Invest in the right tools. No-till equipment has improved a lot in the last few years, says Dave Franzen, North Dakota State University (NDSU). “Work with a machinery dealer who knows your soils and has the experience to help you select the right machinery.” Use residue managers on the planter, adds Al-Kaisi, and make sure your combine is properly calibrated to evenly distribute residue.

Consider seed treatments. Seed treatments might pay off for no-till soybeans, especially if you plant early or use lower seeding rates, says Hans Kandel, NDSU.

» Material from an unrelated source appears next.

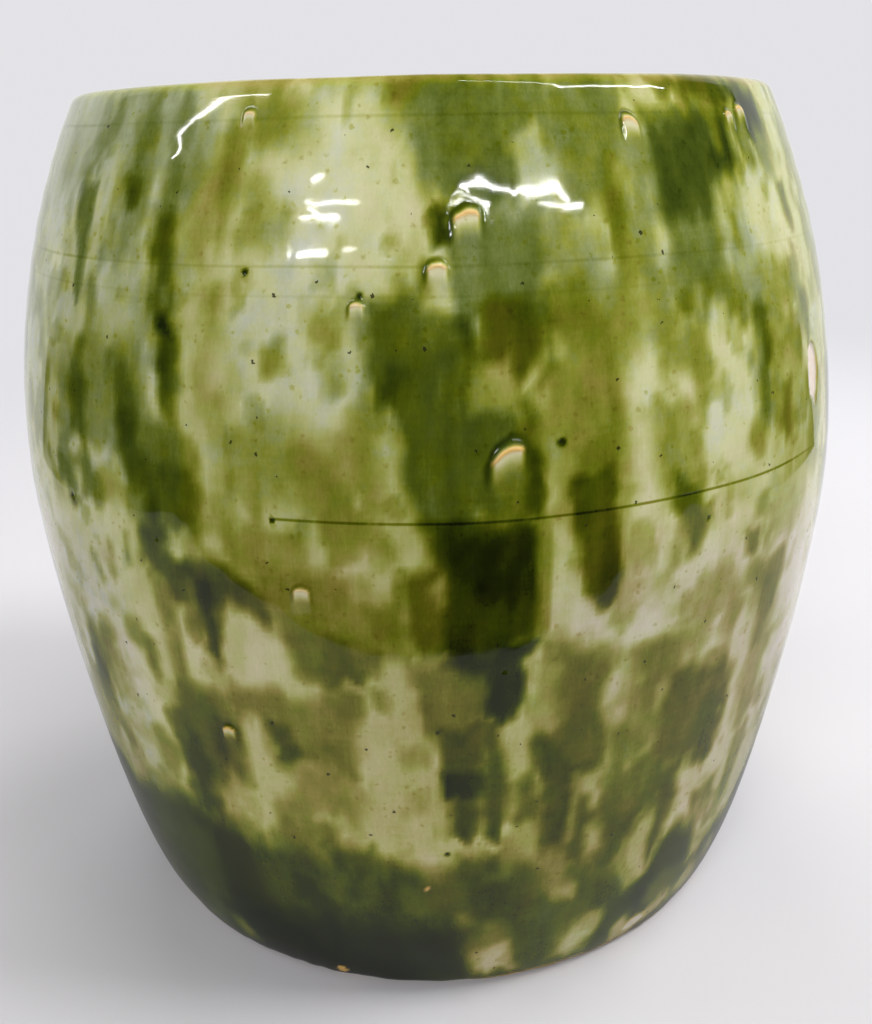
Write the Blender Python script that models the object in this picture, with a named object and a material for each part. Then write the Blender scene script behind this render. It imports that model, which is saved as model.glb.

Avoid planting on corn rows. Kandel is seeing more no-till soybeans planted at a slight angle to last year's corn rows. This may be especially useful in narrower corn rows, “but it depends on your corn and soybean row spacings.”

Don't plant too deeply. Conley recently surveyed Wisconsin growers and found that many are planting soybeans too deeply. The optimum seeding depth is ¾-1¼ in., he says.

Rotate tillage. Periodic tillage in a corn and soybean rotation may be beneficial for some northern no-tillers, Randall says. In high-yielding environments with a lot of residue, a little shallow tillage every fourth year or so incorporates some of the residue and breaks up surface consolidation, he says. Minnesota research suggests that periodic tillage could raise corn yields by as much as 15 bu./acre, and soybean yields by 3-4 bu./acre. However, economic returns for rotational tillage depend on local conditions and are highly site-specific, Randall says.

Give it a fair trial. “No-till is a constant learning process,” Conley says. “Don't just try it one year and give up. It takes a few years to get it down.”